Given exercise: Can you reproduce the data beneath, keeping every line exact?

Parts and joints as JSON:
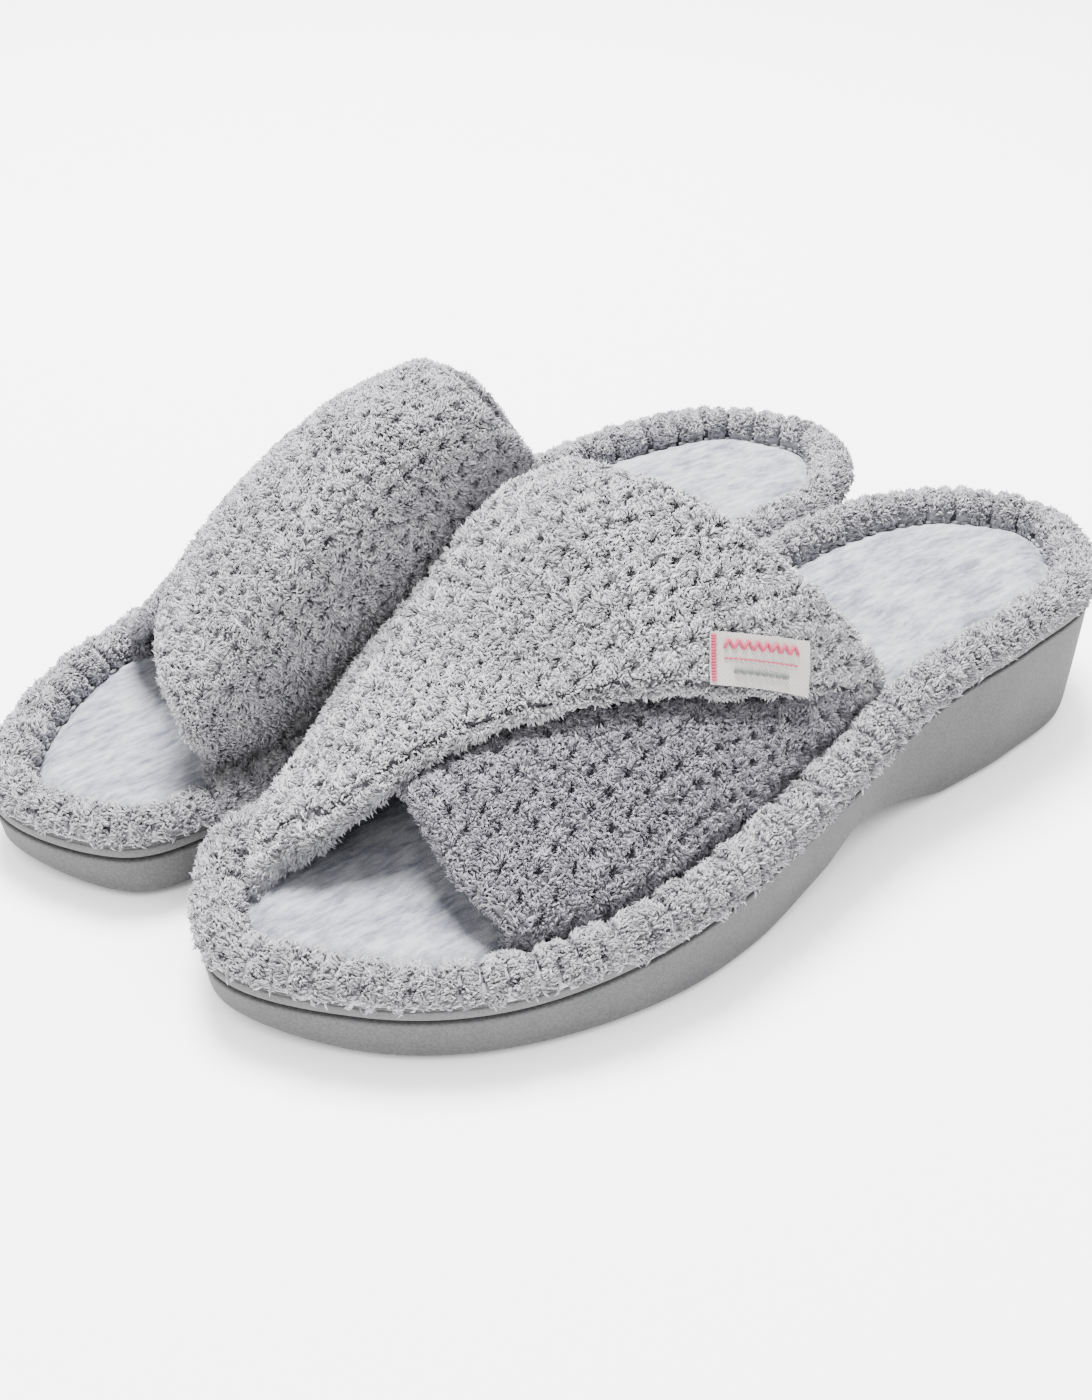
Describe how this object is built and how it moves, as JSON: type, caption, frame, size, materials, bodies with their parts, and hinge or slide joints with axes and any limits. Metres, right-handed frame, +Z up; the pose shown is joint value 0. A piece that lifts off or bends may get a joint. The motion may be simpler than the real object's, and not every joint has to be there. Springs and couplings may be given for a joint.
{
  "type": "spa slippers",
  "caption": "Pair of open-toe terry spa slides with crossed padded straps, rolled rim, soft footbed and moulded wedge sole.",
  "frame": {"origin": "on the ground, under the middle of the pair's bounding box", "axes": "+Z up, toes towards -Y, the left slipper on the +X side of the right one"},
  "size_m": [0.19, 0.2816, 0.1025],
  "materials": {
    "terry": "looped pile with a dimpled grid, matt",
    "velour": "brushed pile, faint mottle",
    "lining": "plain knit, matt",
    "sole": "moulded, fine grain, satin",
    "eva": "closed-cell foam",
    "foam": "open-cell foam",
    "board": "pressed fibre board",
    "thread": "spun thread",
    "label": "woven tape with a coloured selvedge"
  },
  "bodies": {
    "root": {"left_outsole": "sole", "left_midsole": "eva", "left_insole_board": "board", "left_sole_band": "sole", "left_rim_cover": "terry", "left_rim_core": "foam", "left_footbed_foam": "foam", "left_footbed_cover": "velour", "left_perimeter_seam": "thread", "left_under_strap_face": "terry", "left_under_strap_foam": "foam", "left_under_strap_lining": "lining", "left_over_strap_face": "terry", "left_over_strap_foam": "foam", "left_over_strap_lining": "lining", "left_label": "label", "right_outsole": "sole", "right_midsole": "eva", "right_insole_board": "board", "right_sole_band": "sole", "right_rim_cover": "terry", "right_rim_core": "foam", "right_footbed_foam": "foam", "right_footbed_cover": "velour", "right_perimeter_seam": "thread", "right_under_strap_face": "terry", "right_under_strap_foam": "foam", "right_under_strap_lining": "lining", "right_over_strap_face": "terry", "right_over_strap_foam": "foam", "right_over_strap_lining": "lining", "right_label": "label"}
  },
  "joints": []
}
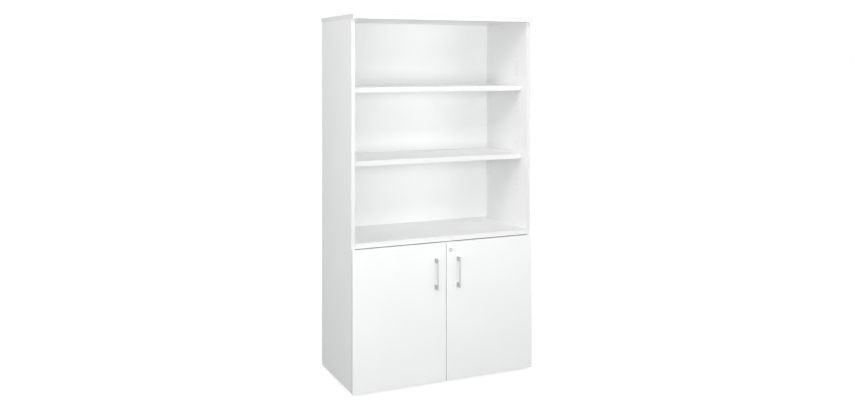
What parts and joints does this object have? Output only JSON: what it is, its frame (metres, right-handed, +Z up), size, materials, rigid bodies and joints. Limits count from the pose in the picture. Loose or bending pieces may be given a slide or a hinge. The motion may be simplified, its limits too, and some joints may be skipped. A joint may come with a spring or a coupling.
{
  "type": "bookcase with cabinet doors",
  "caption": "Tall white bookcase with open shelving over a cupboard closed by a pair of hinged doors with slim bar handles and a cam lock.",
  "frame": {"origin": "centre of the bounding box's footprint, on the floor", "axes": "+Z up, the doors and the open front face -Y, +X to the right as seen from the front"},
  "size_m": [0.97, 0.5156, 1.8],
  "materials": {
    "panel_melamine": "satin white melamine",
    "door_melamine": "satin white melamine",
    "back_board": "satin white melamine",
    "dowel_wood": "raw beech",
    "support_steel": "nickel plated",
    "handle_metal": "satin",
    "screw_steel": "zinc plated",
    "hinge_steel": "nickel plated",
    "pin_steel": "bright",
    "lock_nickel": "satin nickel",
    "lock_zinc": "zinc plated",
    "leg_plastic": "moulded",
    "soft_pad": "soft clear"
  },
  "bodies": {
    "carcass": {"left_side_panel": "panel_melamine", "right_side_panel": "panel_melamine", "top_panel": "panel_melamine", "divider_panel": "panel_melamine", "base_panel": "panel_melamine", "plinth_rail": "panel_melamine", "upper_shelf": "panel_melamine", "middle_shelf": "panel_melamine", "cupboard_shelf": "panel_melamine", "back_panel": "back_board", "dowels": "dowel_wood", "upper_shelf_supports": "support_steel", "middle_shelf_supports": "support_steel", "cupboard_shelf_supports": "support_steel", "left_lower_hinge_arm": "hinge_steel", "left_upper_hinge_arm": "hinge_steel", "right_lower_hinge_arm": "hinge_steel", "right_upper_hinge_arm": "hinge_steel", "left_lower_hinge_plate": "hinge_steel", "left_upper_hinge_plate": "hinge_steel", "right_lower_hinge_plate": "hinge_steel", "right_upper_hinge_plate": "hinge_steel", "lock_keeper": "lock_zinc", "leg_sockets": "leg_plastic", "leg_feet": "leg_plastic"},
    "left_door": {"left_door": "door_melamine", "left_handle": "handle_metal", "left_handle_screws": "screw_steel", "left_door_bumpers": "soft_pad", "left_hinge_cups": "hinge_steel", "left_lower_hinge_pin": "pin_steel", "left_upper_hinge_pin": "pin_steel"},
    "right_door": {"right_door": "door_melamine", "right_handle": "handle_metal", "right_handle_screws": "screw_steel", "right_door_bumpers": "soft_pad", "right_hinge_cups": "hinge_steel", "right_lower_hinge_pin": "pin_steel", "right_upper_hinge_pin": "pin_steel", "lock_sleeve": "lock_nickel", "lock_nut": "lock_zinc"},
    "lock": {"lock_barrel": "lock_nickel", "lock_cam": "lock_zinc"}
  },
  "joints": [
    {"name": "left_door_swing", "type": "hinge", "parent": "carcass", "child": "left_door", "pos_m": [-0.4775, -0.21575, 0.3515], "axis": [0, 0, -1], "range_deg": [0, 95]},
    {"name": "right_door_swing", "type": "hinge", "parent": "carcass", "child": "right_door", "pos_m": [0.4775, -0.21575, 0.3515], "axis": [0, 0, 1], "range_deg": [0, 95]},
    {"name": "lock_turn", "type": "hinge", "parent": "right_door", "child": "lock", "pos_m": [0.0235, -0.197, 0.652], "axis": [0, -1, 0], "range_deg": [0, 90]}
  ]
}
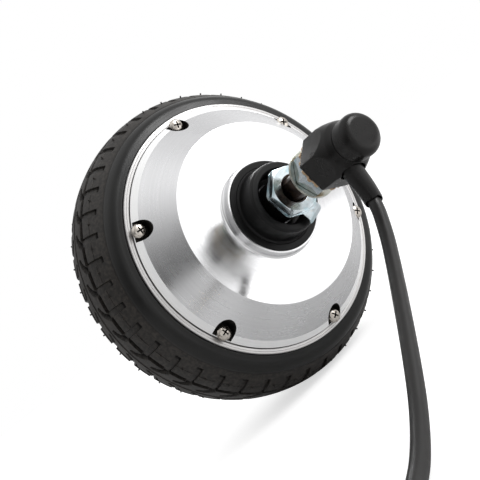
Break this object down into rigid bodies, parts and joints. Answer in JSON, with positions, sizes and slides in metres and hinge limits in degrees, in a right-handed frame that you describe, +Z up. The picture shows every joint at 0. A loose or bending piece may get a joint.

Finished task:
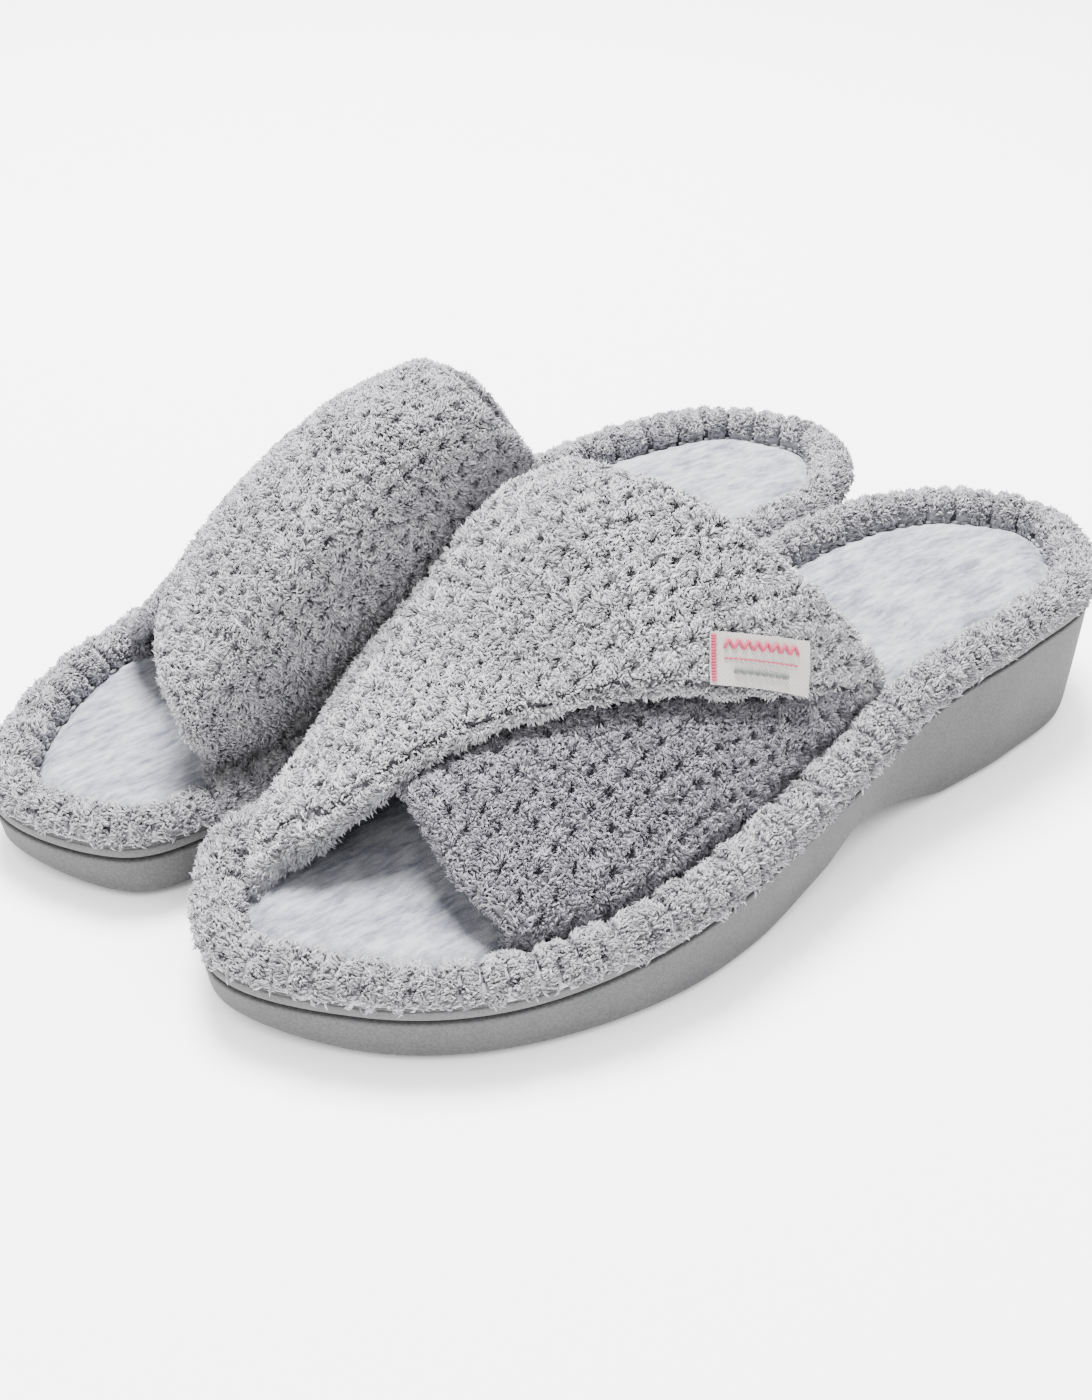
Describe how this object is built and how it moves, as JSON: type, caption, frame, size, materials, bodies with their parts, and hinge or slide joints with axes and any limits. Metres, right-handed frame, +Z up; the pose shown is joint value 0. A piece that lifts off or bends may get a joint. The motion may be simpler than the real object's, and not every joint has to be there. Springs and couplings may be given for a joint.
{
  "type": "spa slippers",
  "caption": "Pair of open-toe terry spa slides with crossed padded straps, rolled rim, soft footbed and moulded wedge sole.",
  "frame": {"origin": "on the ground, under the middle of the pair's bounding box", "axes": "+Z up, toes towards -Y, the left slipper on the +X side of the right one"},
  "size_m": [0.19, 0.2816, 0.1025],
  "materials": {
    "terry": "looped pile with a dimpled grid, matt",
    "velour": "brushed pile, faint mottle",
    "lining": "plain knit, matt",
    "sole": "moulded, fine grain, satin",
    "eva": "closed-cell foam",
    "foam": "open-cell foam",
    "board": "pressed fibre board",
    "thread": "spun thread",
    "label": "woven tape with a coloured selvedge"
  },
  "bodies": {
    "root": {"left_outsole": "sole", "left_midsole": "eva", "left_insole_board": "board", "left_sole_band": "sole", "left_rim_cover": "terry", "left_rim_core": "foam", "left_footbed_foam": "foam", "left_footbed_cover": "velour", "left_perimeter_seam": "thread", "left_under_strap_face": "terry", "left_under_strap_foam": "foam", "left_under_strap_lining": "lining", "left_over_strap_face": "terry", "left_over_strap_foam": "foam", "left_over_strap_lining": "lining", "left_label": "label", "right_outsole": "sole", "right_midsole": "eva", "right_insole_board": "board", "right_sole_band": "sole", "right_rim_cover": "terry", "right_rim_core": "foam", "right_footbed_foam": "foam", "right_footbed_cover": "velour", "right_perimeter_seam": "thread", "right_under_strap_face": "terry", "right_under_strap_foam": "foam", "right_under_strap_lining": "lining", "right_over_strap_face": "terry", "right_over_strap_foam": "foam", "right_over_strap_lining": "lining", "right_label": "label"}
  },
  "joints": []
}
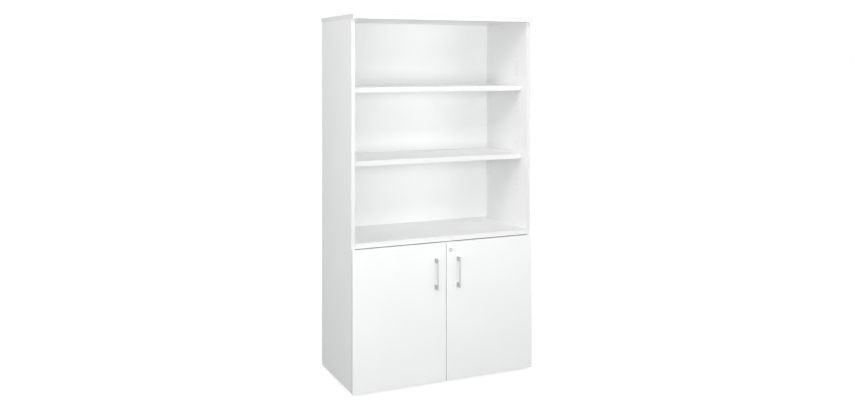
What parts and joints does this object have? Output only JSON: what it is, its frame (metres, right-handed, +Z up), size, materials, rigid bodies and joints. Limits count from the pose in the picture. Loose or bending pieces may be given a slide or a hinge. The motion may be simplified, its limits too, and some joints may be skipped. A joint may come with a spring or a coupling.
{
  "type": "bookcase with cabinet doors",
  "caption": "Tall white bookcase with open shelving over a cupboard closed by a pair of hinged doors with slim bar handles and a cam lock.",
  "frame": {"origin": "centre of the bounding box's footprint, on the floor", "axes": "+Z up, the doors and the open front face -Y, +X to the right as seen from the front"},
  "size_m": [0.97, 0.5156, 1.8],
  "materials": {
    "panel_melamine": "satin white melamine",
    "door_melamine": "satin white melamine",
    "back_board": "satin white melamine",
    "dowel_wood": "raw beech",
    "support_steel": "nickel plated",
    "handle_metal": "satin",
    "screw_steel": "zinc plated",
    "hinge_steel": "nickel plated",
    "pin_steel": "bright",
    "lock_nickel": "satin nickel",
    "lock_zinc": "zinc plated",
    "leg_plastic": "moulded",
    "soft_pad": "soft clear"
  },
  "bodies": {
    "carcass": {"left_side_panel": "panel_melamine", "right_side_panel": "panel_melamine", "top_panel": "panel_melamine", "divider_panel": "panel_melamine", "base_panel": "panel_melamine", "plinth_rail": "panel_melamine", "upper_shelf": "panel_melamine", "middle_shelf": "panel_melamine", "cupboard_shelf": "panel_melamine", "back_panel": "back_board", "dowels": "dowel_wood", "upper_shelf_supports": "support_steel", "middle_shelf_supports": "support_steel", "cupboard_shelf_supports": "support_steel", "left_lower_hinge_arm": "hinge_steel", "left_upper_hinge_arm": "hinge_steel", "right_lower_hinge_arm": "hinge_steel", "right_upper_hinge_arm": "hinge_steel", "left_lower_hinge_plate": "hinge_steel", "left_upper_hinge_plate": "hinge_steel", "right_lower_hinge_plate": "hinge_steel", "right_upper_hinge_plate": "hinge_steel", "lock_keeper": "lock_zinc", "leg_sockets": "leg_plastic", "leg_feet": "leg_plastic"},
    "left_door": {"left_door": "door_melamine", "left_handle": "handle_metal", "left_handle_screws": "screw_steel", "left_door_bumpers": "soft_pad", "left_hinge_cups": "hinge_steel", "left_lower_hinge_pin": "pin_steel", "left_upper_hinge_pin": "pin_steel"},
    "right_door": {"right_door": "door_melamine", "right_handle": "handle_metal", "right_handle_screws": "screw_steel", "right_door_bumpers": "soft_pad", "right_hinge_cups": "hinge_steel", "right_lower_hinge_pin": "pin_steel", "right_upper_hinge_pin": "pin_steel", "lock_sleeve": "lock_nickel", "lock_nut": "lock_zinc"},
    "lock": {"lock_barrel": "lock_nickel", "lock_cam": "lock_zinc"}
  },
  "joints": [
    {"name": "left_door_swing", "type": "hinge", "parent": "carcass", "child": "left_door", "pos_m": [-0.4775, -0.21575, 0.3515], "axis": [0, 0, -1], "range_deg": [0, 95]},
    {"name": "right_door_swing", "type": "hinge", "parent": "carcass", "child": "right_door", "pos_m": [0.4775, -0.21575, 0.3515], "axis": [0, 0, 1], "range_deg": [0, 95]},
    {"name": "lock_turn", "type": "hinge", "parent": "right_door", "child": "lock", "pos_m": [0.0235, -0.197, 0.652], "axis": [0, -1, 0], "range_deg": [0, 90]}
  ]
}
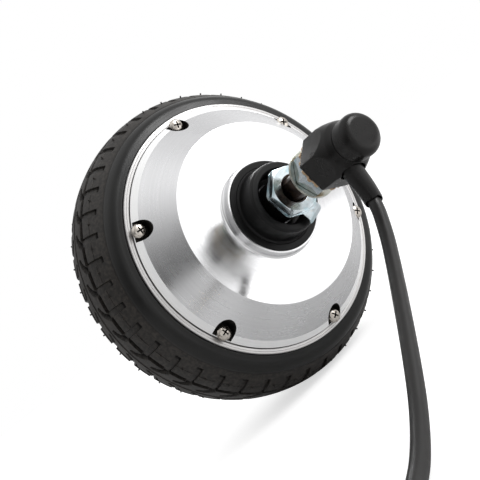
Break this object down into rigid bodies, parts and joints. Answer in JSON, with positions, sizes and slides in metres and hinge limits in degrees, in a right-handed frame that you describe, +Z up. The picture shows every joint at 0. A loose or bending piece may get a joint.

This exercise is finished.